Of course, to the Rockets, this sounds very much like what they heard before they played the Lakers, just before Akeem Olajuwon, Ralph Sampson and the rest of the unheralded bunch dispatched the Lakers in a brutally swift five-game series.
If the Rockets have proven anything so far, it is that they are not easily distracted by the visions of greatness being placed directly in their eyesight.
Maybe it’s because of the ease in which they blew the Lakers out of the playoffs, or perhaps it’s because they don’t know any better, but the Rockets don’t act very scared.
“Now, we’ve got the experience,” Rocket guard Lewis Lloyd said. “When we’re running, it’s hard to beat this Houston team.
“Overall, I know our backcourt is better than theirs,” Lloyd said. “We’re 6-8 (Robert Reid) and 6-6 (Lloyd). They’re 6-4 and 6-4 (Dennis Johnson and Danny Ainge). We’ve got the height advantage and (are) just as quick.”
Meanwhile, the Celtics are saying only nice things about the Rockets.
“It’s going to be a real challenge playing against those guys,” Celtic forward Kevin McHale said.
Said center Bill Walton: “Ralph is playing great basketball.”
This material is hardly headed for Rocket Coach Bill Fitch’s bulletin board. Fitch, in fact, happens to be one of the more intriguing stories in this series.

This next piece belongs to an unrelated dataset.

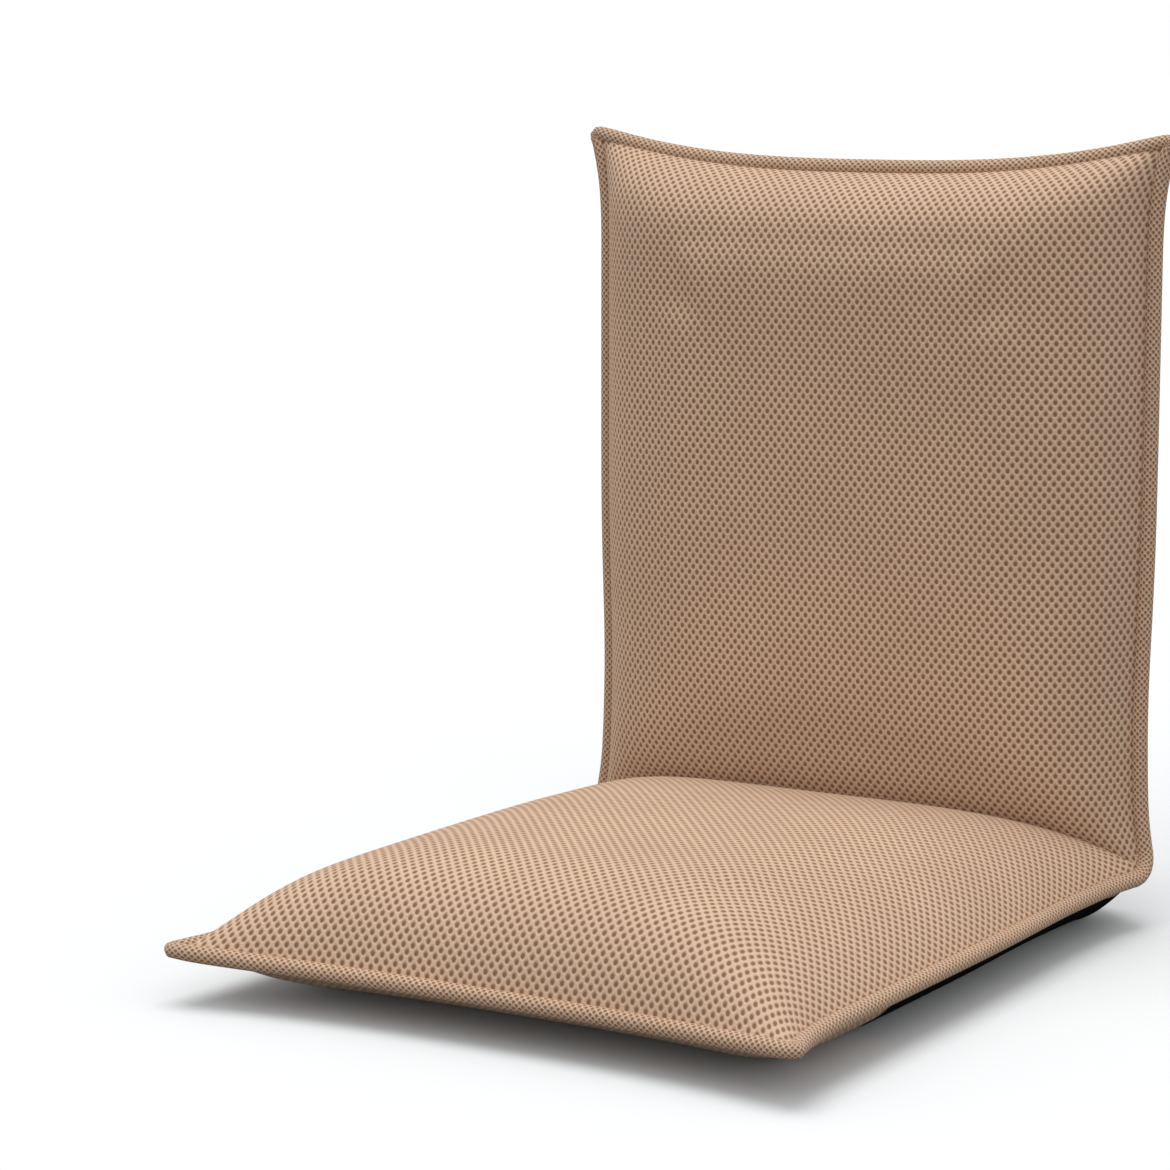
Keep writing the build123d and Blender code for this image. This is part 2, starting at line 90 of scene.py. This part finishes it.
class Half:
    """The seat or the backrest, measured across, away from the hinge and towards the sitter.

    side_edge and end_edge hold the stretch over which the crown rises from a side and from the
    free edge and how steeply it starts, side_fall is the part of the crown lost from the middle
    to the shoulders, crease_fade is about the stretch over which the crown comes up from the
    crease, rise the one over which the underside leaves its flat, sag how far the edge hangs,
    stretch how much further apart the cloth's dots are drawn, and ear how much further out the
    corner points are pulled than in the frame.
    """

    def __init__(self, sense, length, crown, **shape):
        self.sense, self.length, self.crown = sense, length, crown
        self.side_edge, self.end_edge = shape["side_edge"], shape["end_edge"]
        self.side_fall, self.rise, self.sag = shape["side_fall"], shape["rise"], shape["sag"]
        self.crease_fade, self.stretch = shape["crease_fade"], shape["stretch"]
        self.ear_x = EAR_X + shape["ear"]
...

Fitch is a former Celtic coach and he won an NBA title in Boston in 1981 against the Rockets. Two seasons later, Red Auerbach pushed Fitch out the door when he was judged to be too strict and too much of a disciplinarian and wound up in Houston.
Then came Sampson, to be followed by Olajuwon. Now, Fitch is back again.
Robert Reid was a member of the Rocket finalist team in 1981 and he believes Fitch has changed a great deal. Now, Fitch is even more straight than before, Reid said.
“His wardrobe sure has changed,” Reid said. “Now he’s a conservative dresser. In that 1981 series, I looked at his flashy clothes and long hair and said ‘Where did he come from? Straight from the golf course?’ ”
Fitch is looking good now that he has come back with the Rockets, who are playing the underdog all the way.
Nobody expects the Rockets to win the championship this season and not just because they’re playing the Celtics and Larry Bird, either. Unlike the Lakers, the Celtics can match up with the Rockets on the front line, where Bird, McHale, Robert Parish and Walton compare favorbly with Olajuwon, Sampson, Rodney McCray and Jim Petersen.
There is also a matter of emotion that the Rockets must deal with. Fresh off their stunning upset of the Lakers, the Rockets are confronted once again with the chore of summoning up the kind of emotional play they showed against the Lakers.
As Laker Coach Pat Riley said: “They have to avoid thinking they just won the championship by beating us.”
Can the Rockets do it? Maybe not, but their fans certainly think so.
When the Rockets arrived in Houston the morning after eliminating the Lakers in Game 5, more than 3,500 fans showed up at Houston Intercontinental Airport for an impromptu parade and victory celebration.
The Rocket players rode through the crowd on electric carts, basking in the cheers.
“The only thing I could compare it to is being born,” Rocket guard Craig Ehlo said.
The Rockets ought to know it’s all downhill from there.
NBA Notes Kareem Abdul-Jabbar continues to get it from all sides. First, Wilt Chamberlain took a verbal pot-shot at him, now Elvin Hayes is doing it. “Akeem (Olajuwon) made Kareem look 49 instead of 39,” Hayes said. “I think Kareem has stayed too long.” . . . Celtic forward Scott Wedman, who has two fractured ribs, isn’t expected to be ready to play until Game 3 at the earliest. To compensate for the loss of Wedman, Larry Bird’s playing time is supposed to increase. Bird is already averaging 42 minutes a game so far in the playoffs. The Celtics also announced that Wedman, 33, has agreed to a new, multi-year contract. . . . The only active Celtics remaining from the 1981 team that defeated the Rockets are Bird, Robert Parish, Kevin McHale and Danny Ainge. The only Rockets left are Robert Reid and Allen Leavell. . . . Celtic Coach K.C. Jones has decided on his opening defensive matchups: Bird on Rodney McCray, McHale on Ralph Sampson, Parish on Olajuwon, Ainge on Reid and Dennis Johnson on Lewis Lloyd.